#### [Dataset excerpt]
..........

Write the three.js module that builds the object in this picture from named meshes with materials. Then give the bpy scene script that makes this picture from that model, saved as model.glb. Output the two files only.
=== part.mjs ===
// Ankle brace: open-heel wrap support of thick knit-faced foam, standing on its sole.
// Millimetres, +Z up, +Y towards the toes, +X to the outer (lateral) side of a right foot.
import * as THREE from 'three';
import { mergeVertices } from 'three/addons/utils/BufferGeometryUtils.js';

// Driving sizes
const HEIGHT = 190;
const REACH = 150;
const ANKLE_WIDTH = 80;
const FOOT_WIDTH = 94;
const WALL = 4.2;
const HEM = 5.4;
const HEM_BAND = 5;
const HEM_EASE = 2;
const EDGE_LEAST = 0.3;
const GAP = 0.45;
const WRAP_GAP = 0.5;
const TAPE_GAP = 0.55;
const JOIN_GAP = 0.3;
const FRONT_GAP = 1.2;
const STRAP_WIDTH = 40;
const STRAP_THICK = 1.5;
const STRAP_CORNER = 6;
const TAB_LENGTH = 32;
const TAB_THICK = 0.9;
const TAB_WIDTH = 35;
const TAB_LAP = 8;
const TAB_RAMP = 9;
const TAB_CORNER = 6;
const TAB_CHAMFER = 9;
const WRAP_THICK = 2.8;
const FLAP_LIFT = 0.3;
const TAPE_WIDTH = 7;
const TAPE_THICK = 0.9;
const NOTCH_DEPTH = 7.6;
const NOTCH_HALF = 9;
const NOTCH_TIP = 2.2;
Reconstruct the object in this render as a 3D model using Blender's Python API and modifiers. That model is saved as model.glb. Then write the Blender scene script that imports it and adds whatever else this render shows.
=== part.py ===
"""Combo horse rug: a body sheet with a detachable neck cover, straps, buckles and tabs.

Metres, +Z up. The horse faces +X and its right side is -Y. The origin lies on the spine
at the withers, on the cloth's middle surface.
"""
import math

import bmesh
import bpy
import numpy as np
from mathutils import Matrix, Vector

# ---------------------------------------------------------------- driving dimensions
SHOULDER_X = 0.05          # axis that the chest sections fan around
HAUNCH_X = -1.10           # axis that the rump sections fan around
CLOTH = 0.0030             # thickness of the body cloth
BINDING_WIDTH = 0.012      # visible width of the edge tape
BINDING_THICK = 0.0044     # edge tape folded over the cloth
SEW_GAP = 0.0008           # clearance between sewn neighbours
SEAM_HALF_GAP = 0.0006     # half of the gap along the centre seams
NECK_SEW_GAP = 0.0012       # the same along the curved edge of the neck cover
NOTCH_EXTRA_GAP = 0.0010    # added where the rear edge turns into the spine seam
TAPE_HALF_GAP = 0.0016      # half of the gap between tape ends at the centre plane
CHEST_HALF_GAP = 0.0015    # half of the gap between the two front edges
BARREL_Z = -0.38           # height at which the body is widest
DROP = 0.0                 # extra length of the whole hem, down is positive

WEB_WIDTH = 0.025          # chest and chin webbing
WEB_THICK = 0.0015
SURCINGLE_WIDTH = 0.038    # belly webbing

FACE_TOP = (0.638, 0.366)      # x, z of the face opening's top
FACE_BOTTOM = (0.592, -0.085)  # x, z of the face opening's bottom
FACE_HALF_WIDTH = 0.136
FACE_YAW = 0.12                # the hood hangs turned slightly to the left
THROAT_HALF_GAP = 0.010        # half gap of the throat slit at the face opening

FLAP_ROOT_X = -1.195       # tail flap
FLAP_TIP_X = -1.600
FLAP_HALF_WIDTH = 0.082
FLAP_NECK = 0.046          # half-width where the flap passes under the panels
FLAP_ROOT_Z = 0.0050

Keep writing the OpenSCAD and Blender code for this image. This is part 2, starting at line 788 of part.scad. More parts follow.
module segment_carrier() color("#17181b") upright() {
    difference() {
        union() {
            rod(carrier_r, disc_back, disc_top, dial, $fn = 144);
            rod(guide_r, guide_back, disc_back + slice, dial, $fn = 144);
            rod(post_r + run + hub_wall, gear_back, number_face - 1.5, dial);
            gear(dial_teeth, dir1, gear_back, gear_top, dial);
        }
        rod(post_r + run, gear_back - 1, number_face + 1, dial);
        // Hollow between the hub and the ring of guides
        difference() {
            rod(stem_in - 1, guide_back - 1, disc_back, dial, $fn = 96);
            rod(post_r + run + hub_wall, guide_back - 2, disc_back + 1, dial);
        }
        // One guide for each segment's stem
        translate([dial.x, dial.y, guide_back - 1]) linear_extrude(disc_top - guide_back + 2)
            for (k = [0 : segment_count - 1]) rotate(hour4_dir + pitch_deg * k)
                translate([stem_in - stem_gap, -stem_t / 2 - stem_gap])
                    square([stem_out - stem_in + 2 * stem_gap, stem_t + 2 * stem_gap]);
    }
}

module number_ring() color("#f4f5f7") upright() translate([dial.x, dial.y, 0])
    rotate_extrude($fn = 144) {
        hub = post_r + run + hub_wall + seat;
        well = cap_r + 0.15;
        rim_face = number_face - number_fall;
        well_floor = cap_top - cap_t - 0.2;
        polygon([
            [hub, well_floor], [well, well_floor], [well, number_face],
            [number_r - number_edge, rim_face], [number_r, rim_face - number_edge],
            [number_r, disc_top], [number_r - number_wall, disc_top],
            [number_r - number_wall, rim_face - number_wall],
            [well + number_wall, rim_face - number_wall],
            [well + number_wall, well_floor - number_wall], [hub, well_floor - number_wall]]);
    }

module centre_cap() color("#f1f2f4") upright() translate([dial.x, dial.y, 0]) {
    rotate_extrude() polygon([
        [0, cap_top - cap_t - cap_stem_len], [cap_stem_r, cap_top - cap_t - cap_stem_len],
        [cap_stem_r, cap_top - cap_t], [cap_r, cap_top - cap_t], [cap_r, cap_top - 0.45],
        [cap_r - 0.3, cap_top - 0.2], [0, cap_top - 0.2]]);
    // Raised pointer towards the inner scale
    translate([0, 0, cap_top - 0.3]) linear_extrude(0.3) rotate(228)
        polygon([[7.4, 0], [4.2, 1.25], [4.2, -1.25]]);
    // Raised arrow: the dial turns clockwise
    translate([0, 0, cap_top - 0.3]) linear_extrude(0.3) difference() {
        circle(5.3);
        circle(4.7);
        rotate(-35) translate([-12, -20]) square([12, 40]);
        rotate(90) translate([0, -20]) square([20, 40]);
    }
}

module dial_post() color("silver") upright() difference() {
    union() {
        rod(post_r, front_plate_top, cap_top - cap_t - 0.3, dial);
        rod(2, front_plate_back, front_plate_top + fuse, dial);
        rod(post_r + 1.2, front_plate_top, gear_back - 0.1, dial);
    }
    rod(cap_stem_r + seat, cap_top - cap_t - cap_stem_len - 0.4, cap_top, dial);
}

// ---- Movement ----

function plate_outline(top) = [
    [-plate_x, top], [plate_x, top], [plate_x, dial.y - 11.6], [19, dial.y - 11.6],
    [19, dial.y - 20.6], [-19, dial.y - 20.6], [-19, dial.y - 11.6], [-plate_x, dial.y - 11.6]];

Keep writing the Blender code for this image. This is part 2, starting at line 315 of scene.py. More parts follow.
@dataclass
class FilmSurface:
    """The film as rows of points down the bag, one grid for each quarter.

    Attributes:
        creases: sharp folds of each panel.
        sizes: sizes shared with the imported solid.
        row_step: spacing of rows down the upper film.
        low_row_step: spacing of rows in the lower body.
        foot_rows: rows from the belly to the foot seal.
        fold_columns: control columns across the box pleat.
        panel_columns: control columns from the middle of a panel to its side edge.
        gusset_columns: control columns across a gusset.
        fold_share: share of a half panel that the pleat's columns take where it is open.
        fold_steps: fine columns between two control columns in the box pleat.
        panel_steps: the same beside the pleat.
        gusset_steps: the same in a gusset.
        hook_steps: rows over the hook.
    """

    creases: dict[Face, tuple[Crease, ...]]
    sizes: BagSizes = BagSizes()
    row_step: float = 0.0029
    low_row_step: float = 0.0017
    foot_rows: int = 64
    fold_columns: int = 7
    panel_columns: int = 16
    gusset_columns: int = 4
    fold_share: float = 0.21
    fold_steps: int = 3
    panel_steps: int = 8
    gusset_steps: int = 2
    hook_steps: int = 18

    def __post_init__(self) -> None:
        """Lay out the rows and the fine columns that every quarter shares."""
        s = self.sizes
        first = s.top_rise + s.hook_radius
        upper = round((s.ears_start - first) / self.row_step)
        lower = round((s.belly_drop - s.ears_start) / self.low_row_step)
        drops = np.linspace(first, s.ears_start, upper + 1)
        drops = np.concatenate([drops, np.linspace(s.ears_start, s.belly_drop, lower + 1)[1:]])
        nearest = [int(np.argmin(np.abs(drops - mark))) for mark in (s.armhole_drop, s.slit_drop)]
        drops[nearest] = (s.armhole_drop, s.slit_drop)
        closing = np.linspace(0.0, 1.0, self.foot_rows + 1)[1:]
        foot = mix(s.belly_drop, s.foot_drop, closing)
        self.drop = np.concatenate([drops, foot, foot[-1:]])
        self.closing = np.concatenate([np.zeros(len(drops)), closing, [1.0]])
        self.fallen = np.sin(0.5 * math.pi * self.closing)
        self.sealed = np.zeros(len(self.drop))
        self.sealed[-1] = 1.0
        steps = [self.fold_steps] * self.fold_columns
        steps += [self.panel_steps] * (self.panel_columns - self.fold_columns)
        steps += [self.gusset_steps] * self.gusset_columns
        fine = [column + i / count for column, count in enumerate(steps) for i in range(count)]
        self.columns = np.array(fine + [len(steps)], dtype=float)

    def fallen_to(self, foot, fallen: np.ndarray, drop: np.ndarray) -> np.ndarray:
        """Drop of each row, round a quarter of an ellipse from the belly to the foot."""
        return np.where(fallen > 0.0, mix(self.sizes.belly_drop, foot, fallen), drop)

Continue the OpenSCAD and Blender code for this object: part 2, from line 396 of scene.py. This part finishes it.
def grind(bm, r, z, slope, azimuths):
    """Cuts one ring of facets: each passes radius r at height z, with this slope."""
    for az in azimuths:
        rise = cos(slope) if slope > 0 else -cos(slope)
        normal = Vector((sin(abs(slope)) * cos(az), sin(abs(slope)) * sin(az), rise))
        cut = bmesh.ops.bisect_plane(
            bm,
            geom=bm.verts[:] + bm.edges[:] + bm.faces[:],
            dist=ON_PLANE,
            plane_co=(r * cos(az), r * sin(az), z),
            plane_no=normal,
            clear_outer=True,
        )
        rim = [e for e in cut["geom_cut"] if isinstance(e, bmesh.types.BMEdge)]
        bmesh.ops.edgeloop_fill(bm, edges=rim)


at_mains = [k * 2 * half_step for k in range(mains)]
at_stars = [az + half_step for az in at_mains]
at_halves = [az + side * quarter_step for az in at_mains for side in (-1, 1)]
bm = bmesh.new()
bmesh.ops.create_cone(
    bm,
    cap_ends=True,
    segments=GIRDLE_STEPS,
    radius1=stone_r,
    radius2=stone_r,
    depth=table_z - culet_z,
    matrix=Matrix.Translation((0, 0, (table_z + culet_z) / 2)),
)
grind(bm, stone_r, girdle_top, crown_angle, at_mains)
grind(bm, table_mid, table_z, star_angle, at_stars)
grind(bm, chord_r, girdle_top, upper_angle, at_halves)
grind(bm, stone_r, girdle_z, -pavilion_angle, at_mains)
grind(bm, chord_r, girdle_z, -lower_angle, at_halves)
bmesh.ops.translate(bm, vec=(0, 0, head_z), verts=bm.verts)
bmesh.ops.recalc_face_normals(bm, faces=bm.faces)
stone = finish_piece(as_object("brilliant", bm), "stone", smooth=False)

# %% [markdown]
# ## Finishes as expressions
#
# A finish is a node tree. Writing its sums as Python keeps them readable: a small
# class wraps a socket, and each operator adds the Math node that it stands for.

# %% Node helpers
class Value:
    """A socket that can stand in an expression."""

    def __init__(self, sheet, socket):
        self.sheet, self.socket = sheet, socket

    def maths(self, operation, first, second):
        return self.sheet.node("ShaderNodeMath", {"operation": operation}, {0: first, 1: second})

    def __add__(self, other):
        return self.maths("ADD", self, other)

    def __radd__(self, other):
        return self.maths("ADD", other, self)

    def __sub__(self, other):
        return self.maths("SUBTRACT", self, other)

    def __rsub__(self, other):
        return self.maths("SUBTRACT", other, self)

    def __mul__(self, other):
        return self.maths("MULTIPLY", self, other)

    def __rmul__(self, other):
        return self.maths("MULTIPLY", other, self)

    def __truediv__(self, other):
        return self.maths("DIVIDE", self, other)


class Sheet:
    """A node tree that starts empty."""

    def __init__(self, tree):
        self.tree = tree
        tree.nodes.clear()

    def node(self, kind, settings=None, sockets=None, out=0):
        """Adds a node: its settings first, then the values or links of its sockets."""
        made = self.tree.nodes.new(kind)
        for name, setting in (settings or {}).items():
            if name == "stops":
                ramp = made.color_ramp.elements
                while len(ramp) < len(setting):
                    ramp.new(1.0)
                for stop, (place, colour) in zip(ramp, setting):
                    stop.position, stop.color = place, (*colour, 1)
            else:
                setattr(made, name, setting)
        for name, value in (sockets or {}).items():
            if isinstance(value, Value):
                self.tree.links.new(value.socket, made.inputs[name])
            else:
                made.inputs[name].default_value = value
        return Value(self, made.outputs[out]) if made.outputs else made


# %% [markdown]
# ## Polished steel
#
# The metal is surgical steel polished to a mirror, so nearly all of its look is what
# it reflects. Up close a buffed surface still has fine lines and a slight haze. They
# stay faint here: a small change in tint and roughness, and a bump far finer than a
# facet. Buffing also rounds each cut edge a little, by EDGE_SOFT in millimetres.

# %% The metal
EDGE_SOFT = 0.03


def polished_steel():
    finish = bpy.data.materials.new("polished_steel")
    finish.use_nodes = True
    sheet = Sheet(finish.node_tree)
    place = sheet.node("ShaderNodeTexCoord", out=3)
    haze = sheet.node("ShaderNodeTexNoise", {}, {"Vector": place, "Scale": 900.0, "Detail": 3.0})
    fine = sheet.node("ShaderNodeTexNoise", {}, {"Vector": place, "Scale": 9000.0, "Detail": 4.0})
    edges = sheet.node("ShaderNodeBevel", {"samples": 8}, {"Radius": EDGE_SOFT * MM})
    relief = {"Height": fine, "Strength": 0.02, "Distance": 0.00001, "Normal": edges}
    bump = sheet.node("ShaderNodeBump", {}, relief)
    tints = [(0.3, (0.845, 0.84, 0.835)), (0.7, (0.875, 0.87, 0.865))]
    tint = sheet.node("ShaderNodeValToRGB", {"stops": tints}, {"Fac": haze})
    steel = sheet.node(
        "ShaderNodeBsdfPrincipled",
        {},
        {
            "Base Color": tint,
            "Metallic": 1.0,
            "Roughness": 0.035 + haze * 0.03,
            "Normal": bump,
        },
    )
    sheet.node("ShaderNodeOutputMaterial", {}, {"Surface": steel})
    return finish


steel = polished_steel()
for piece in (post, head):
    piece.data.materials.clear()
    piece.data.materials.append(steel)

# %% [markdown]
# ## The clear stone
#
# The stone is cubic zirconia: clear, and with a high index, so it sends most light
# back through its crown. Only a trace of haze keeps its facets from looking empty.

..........

#### [WORK TO DO]
From the records above, retype only the lines starting at the line that contains "Keep writing the Blender" and ending at the line that contains "hook_steps: int = 18", both included.

#### [SOLUTION TO THIS EXERCISE]
Keep writing the Blender code for this image. This is part 2, starting at line 315 of scene.py. More parts follow.
@dataclass
class FilmSurface:
    """The film as rows of points down the bag, one grid for each quarter.

    Attributes:
        creases: sharp folds of each panel.
        sizes: sizes shared with the imported solid.
        row_step: spacing of rows down the upper film.
        low_row_step: spacing of rows in the lower body.
        foot_rows: rows from the belly to the foot seal.
        fold_columns: control columns across the box pleat.
        panel_columns: control columns from the middle of a panel to its side edge.
        gusset_columns: control columns across a gusset.
        fold_share: share of a half panel that the pleat's columns take where it is open.
        fold_steps: fine columns between two control columns in the box pleat.
        panel_steps: the same beside the pleat.
        gusset_steps: the same in a gusset.
        hook_steps: rows over the hook.
    """

    creases: dict[Face, tuple[Crease, ...]]
    sizes: BagSizes = BagSizes()
    row_step: float = 0.0029
    low_row_step: float = 0.0017
    foot_rows: int = 64
    fold_columns: int = 7
    panel_columns: int = 16
    gusset_columns: int = 4
    fold_share: float = 0.21
    fold_steps: int = 3
    panel_steps: int = 8
    gusset_steps: int = 2
    hook_steps: int = 18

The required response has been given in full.